Sei que a literatura produzida
hoje para os pré-adolescentes é de outra índole. Procuram concorrer com os tais
joguinhos eletrônicos e muitas vezes apenas acompanham a tendência da sociedade
de jogar logo os meninos no mundo chato e competitivo. Tem até literatura
“gospel” para essa faixa etária. Doutrinária e careta.
Imagino que deve haver bons
escritores produzindo literatura infanto-juvenil, mas a sociedade não anda
produzindo bons leitores. São muitos canais de TV, muitos joguinhos, muita
internet e face book. E os smartphones que fazem todo o serviço do capeta e
cabem no bolso.
No entanto, o mercado editorial
anda de vento em popa.
Talvez sejam as compras governamentais, talvez uma reação de
certa parte da sociedade que já vislumbrou um futuro sinistro sem livros nem
conhecimento. Um mundo só de informação mal assimilada, mal digerida, sem elo
com o passado, imediatista.
Mas se as massivas compras de
livros pelo governo federal mantêm forte e pujante nosso mercado editorial, os
preços dos livros não baixam, as bibliotecas não se multiplicam e quando delas se
fala é para inserir nas conversas e debates os computadores e toda espécie de
digitalização. Pensa-se hoje, numa biblioteca cheia de máquinas conectadas à
grande rede. A isso chamam de modernidade, de inserção digital. Mas tem pior.
Depois de dormir “ciência e
tecnologia”, Mercadante acordou “educação”. Numa de suas primeiras falas, o
Ministro fez apologia dos “tablets” (há que se escrever assim, em inglês, pois
quem traduz o termo para tablete é ridicularizado). Falou na economia que seria
feita trocando-se o livro didático de papel pelos “tablets” e mais uma porção de coisas que a noite de sono lhe metera na cabeça.
Não posso aferir se haveria ou não
economia do dinheiro público nessa troca do papel pelo digital, mas fica claro
que as editoras engordadas com os lucros advindos das compras governamentais,
podem se dar ao luxo de lançar boa literatura tanto para os meninos quanto para
os adultos. No caso dos “tablets” tenho lá minhas dúvidas se o ganho aferido
pela aquisição massiva reverteria para maior número de obras literárias disponíveis
nesse formato ou iria se diluir em mais tecnologia inútil e descartável.

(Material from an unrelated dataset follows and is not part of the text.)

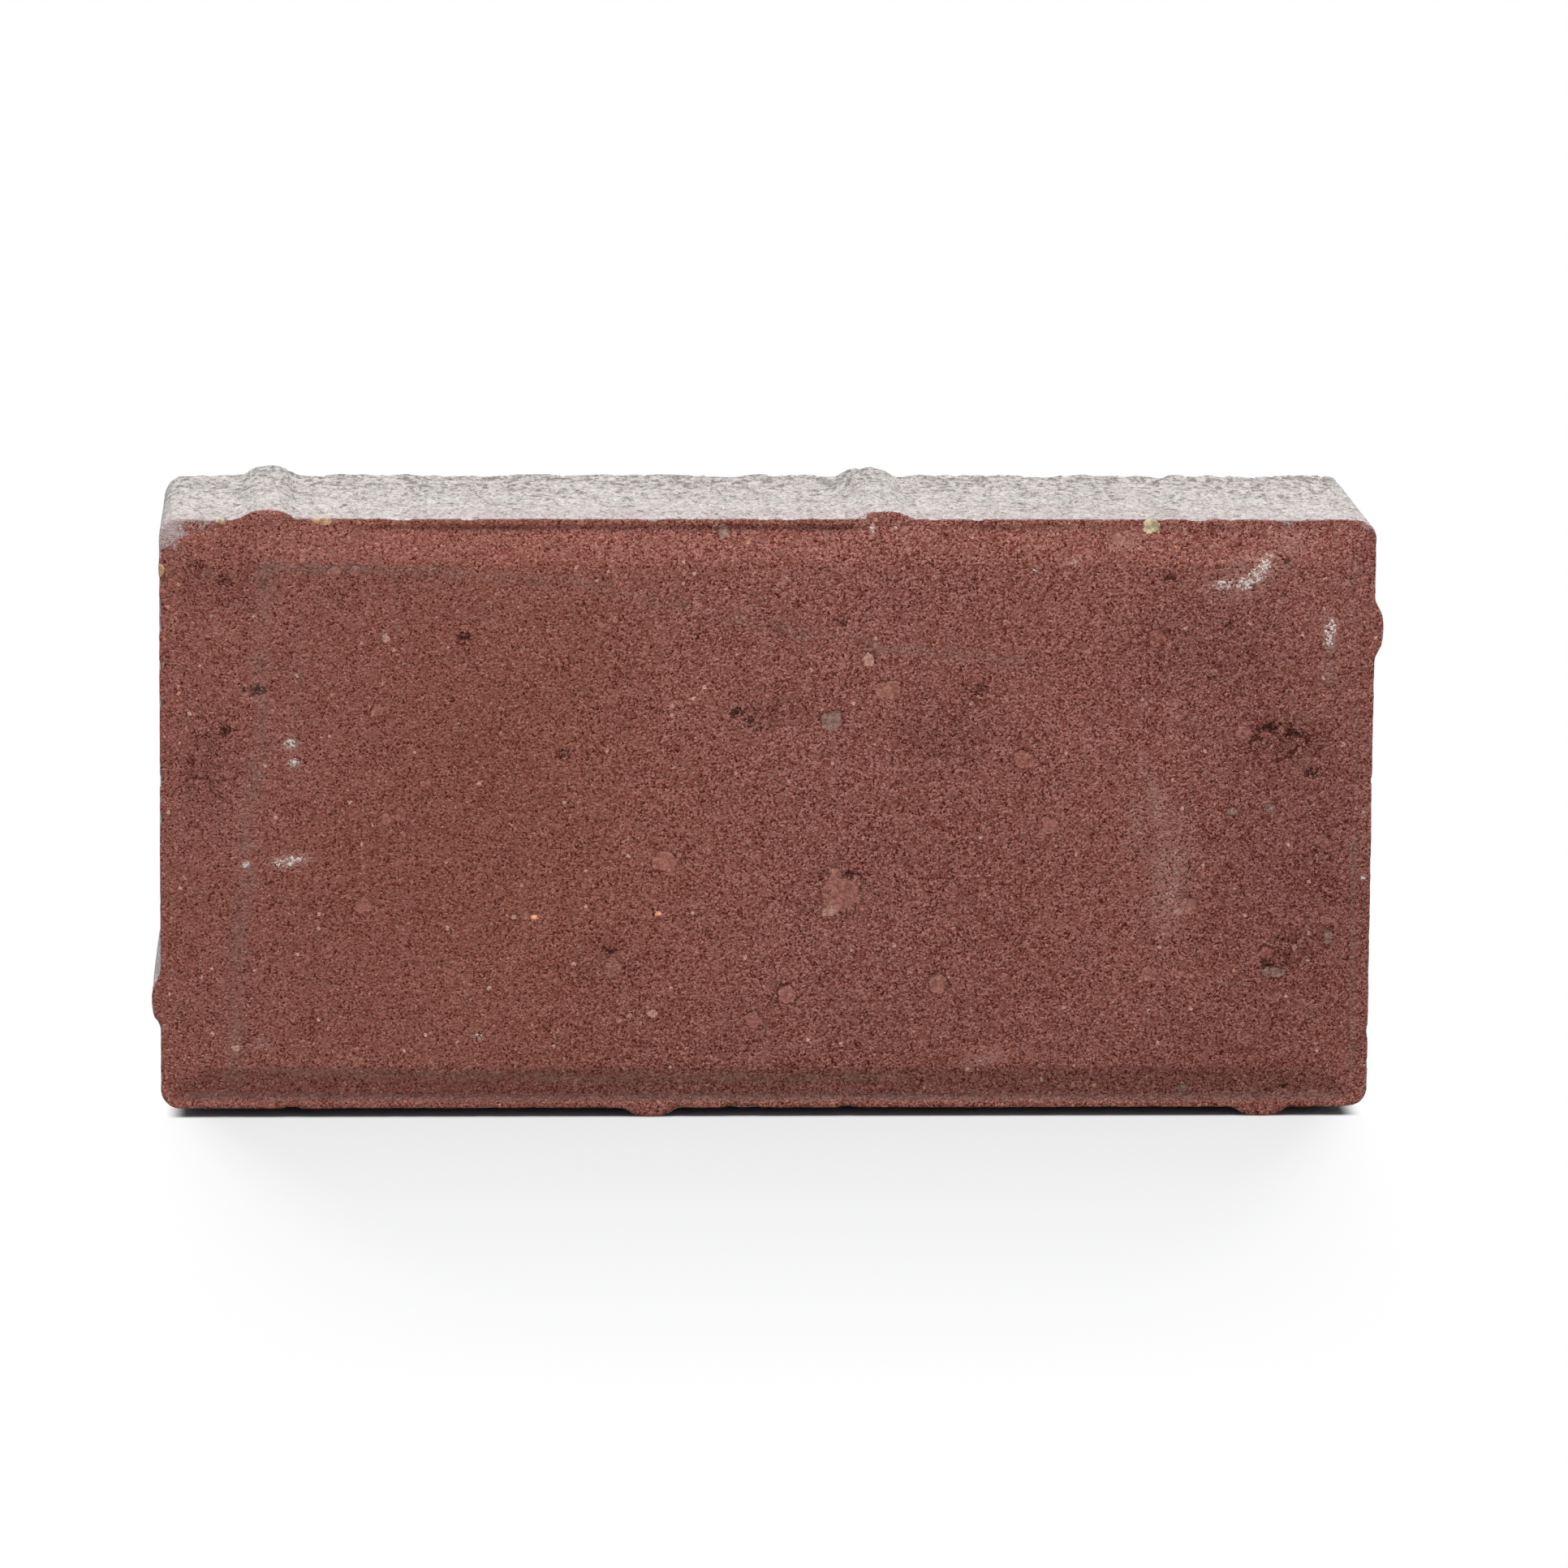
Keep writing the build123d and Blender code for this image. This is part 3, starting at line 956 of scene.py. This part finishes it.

O mundo digital torna obsoleto o
que ele mesmo produz, em pouquíssimo tempo. Creio que um “tablet” lançado
esse ano perderá sua utilidade em menos de 3 anos. Além do mais, qualquer
pessoa que tenha em casa um aparelho digital, seja um computador ou um celular,
sabe que o troço pifa. Já fico imaginando um “tablet” dentro de uma mochila
escolar que está servindo de baliza para a pelada depois da aula. Se é que os
meninos ainda jogam peladas depois da aula.